"States' Rights," "Going to the Mardi Gras Parade, 1984," and "Looters"

States’ Rights

Eminent domain has no place here
And if you knock on someone’s door
You’re liable to get shot.
 
The billboards advertise
Aborted fetuses, vasectomies,
Christian fellowship
And the communist UN.
 
Go get your gun, Johnny,
The war is about to begin.

 


 

Going To The Mardi Gras Parade, 1984

We walked a great distance
we were parked all the way out on Dauphine
past Elysian Fields, out toward the Industrial Canal
strolling along with go cups full of iced vodka
stumbling upon a cop silently sliding through
a stop sign and into a ramshackle pickup.
 
The cop’s fault, I told my companion.
Apparently the cop thought otherwise,
pulling the black driver from behind the wheel
and banging his head against the hood of the pickup.
 
I stormed up to the cop
with all the courage my BA in English
and  K & B vodka could buy.
I told him it was his fault.
 
Apparently the cop thought otherwise.

 


 

Looters

After Katrina they sprang up everywhere
Hand painted signs on plywood left over
From boarded up windows.
Looters Will Be Shot!
And one with a sense of humor:
Looters Will Be Shot!
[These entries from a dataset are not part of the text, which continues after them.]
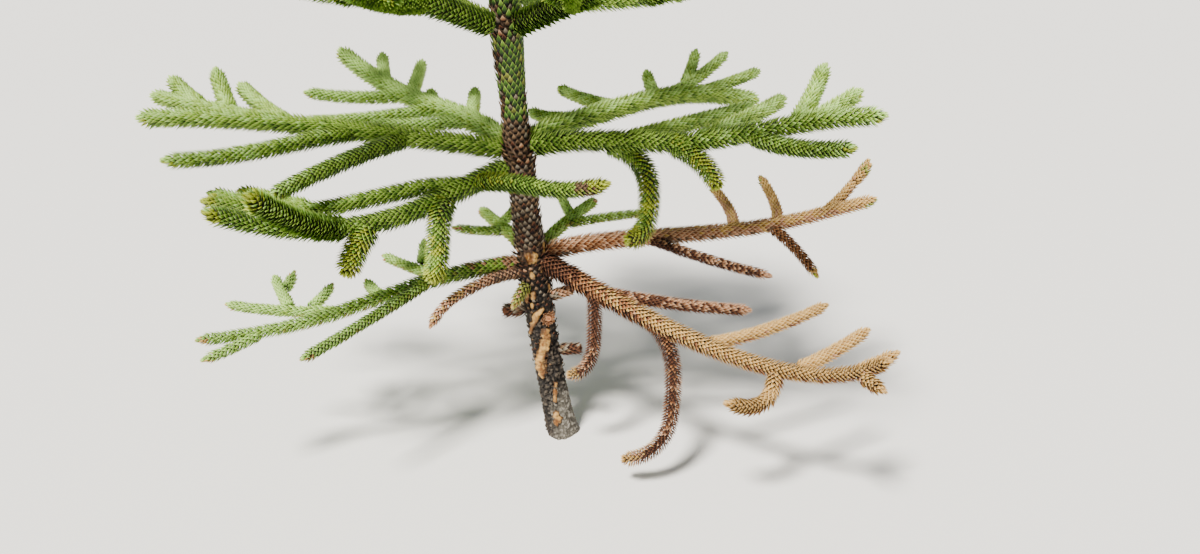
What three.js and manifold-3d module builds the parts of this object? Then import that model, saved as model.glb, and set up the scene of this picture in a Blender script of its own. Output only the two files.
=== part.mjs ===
// Monkey puzzle tree (Araucaria araucana): a young garden tree about 3 m tall and 2.3 m wide,
// with a leaning trunk, whorls of boughs and sharp leaves set all round every shoot.
// Millimetres and degrees. The origin is at the foot of the trunk and +Z is up. Seen from the
// side that the photograph shows, +X is to the right and +Y goes away. A bearing turns from
// +X towards +Y, so 0 is right, 90 is away, 180 is left and 270 comes forward.

import * as THREE from 'three';
import Module from 'manifold-3d';

const wasm = await Module();
wasm.setup();

// Sizes that the whole tree shares.

const CLEAR = 0.3; // gap between pieces that touch
const PATH_STEP = 20; // length of the straight bits that an axis is walked in

const TRUNK_TOP = 2600; // height of the trunk's tip, where the leader stands on it
const TRUNK_SIDES = 12;
const LEAN = 205; // how far left of its foot the trunk's line would end
const LEAN_HEIGHT = 1150; // height in which most of that lean is done
const FOOT_RADIUS = 51.5;
const TRUNK_TAPER = 0.0075; // radius lost for each millimetre of height
const FLARE = 15; // how far the foot spreads at the ground
const FLARE_HEIGHT = 45;
const FLARE_LOBES = 3; // roots that the flare begins to divide into
const FLARE_DEPTH = 0.4; // how deep the hollows between them are, as a share of the flare
const FLARE_BEARING = 20; // one lobe is on the right
const FOOT_HEIGHTS = [0, 20, 55, 130, 280]; // the trunk's sections below its collars

const BOUGH_SIDES = 6;
const SHOOT_SIDES = 6; // three leaf points and three hollows in each ring
const TWIG_SIDES = 4; // two of each on the shorter shoots
const TWIG_LENGTH = 280; // shoots no longer than this are twigs
const RING_STEP = 104; // distance from one ring of leaf points to the next
const LIMB_STEP = 80; // distance between the rings of a bare limb
const TIP_STEP = 0.35; // the last stretch, from the last ring to the bud, in ring steps
const TIP_PUSH = 0.15; // how far the last leaf points lean forward, in ring steps
const LEAF_PUSH = 0.8; // how far a leaf point leans forward, in ring steps
const HOLLOW = 0.6; // radius between the leaves, as a share of the radius at their points
const ROOT_CORE = 0.8; // a side shoot's core where it is sunk in its parent, against its own
const BARE_COLLAR = 60; // stretch next to the trunk with no leaf points
const COLLAR_REACH = 120; // boughs nearer than this in height crowd each other at the trunk
const LIMB_CLEAR = 0.36; // added to a limb's corners, it keeps its flat sides clear as well
const STUMP_SPREAD = 1.25; // a stump's root against its broken end

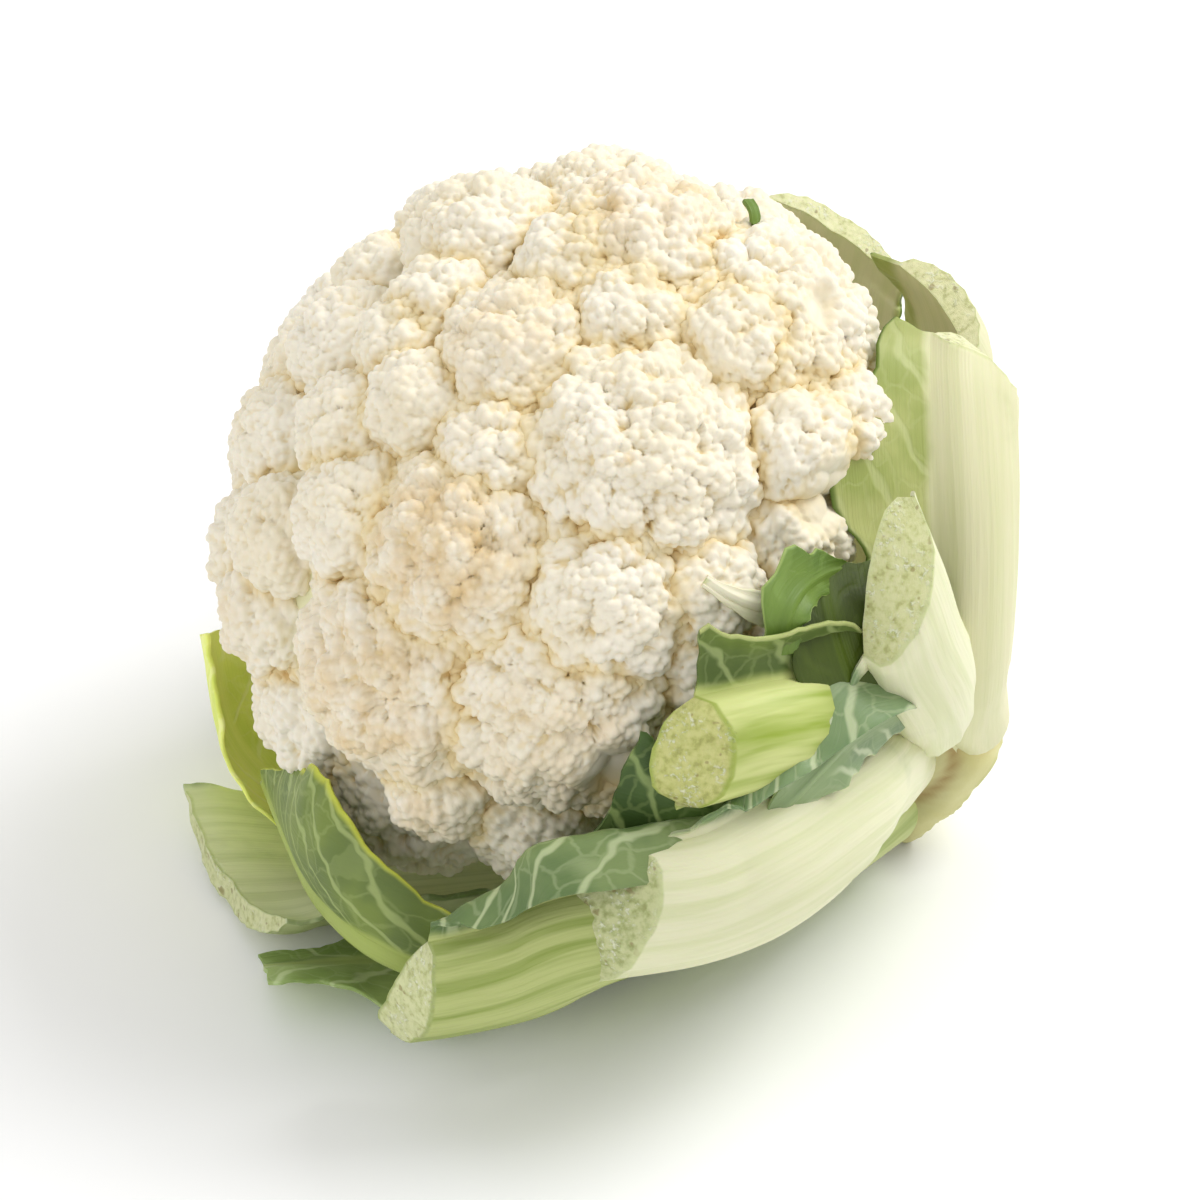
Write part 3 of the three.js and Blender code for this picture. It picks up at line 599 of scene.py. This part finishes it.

Twice!
 
In the gun happy south
Any excuse to pull out your weapon
And advertise it on the front yard.
But no one came in the middle of the night
To steal from the detritus.
It was only the insurance companies
Who robbed us blind
Without one shot being fired.

 

 

Gary Bloom

Gary Bloom was born in Minneapolis and received his degree in sociology from what is now Minnesota State University- Mankato. He later studied computer science at The University of Minnesota and The University of New Orleans. He has been a teaching assistant at a psychiatric hospital, an English teacher in Taiwan, a driving instructor for spinal cord injury patients at a Minneapolis hospital, and a computer programmer. His articles, photography, and poetry have been published in newspapers, magazines and websites, including Grit, Milwaukee Magazine, Pif, The Buffalo News, The Grand Rapids Press, Oasis, Mankato Poetry Review, Art Times Journal, Poetry Quarterly, and Black Diaspora. He is retired and lives in Mississippi. He recommends the ACLU.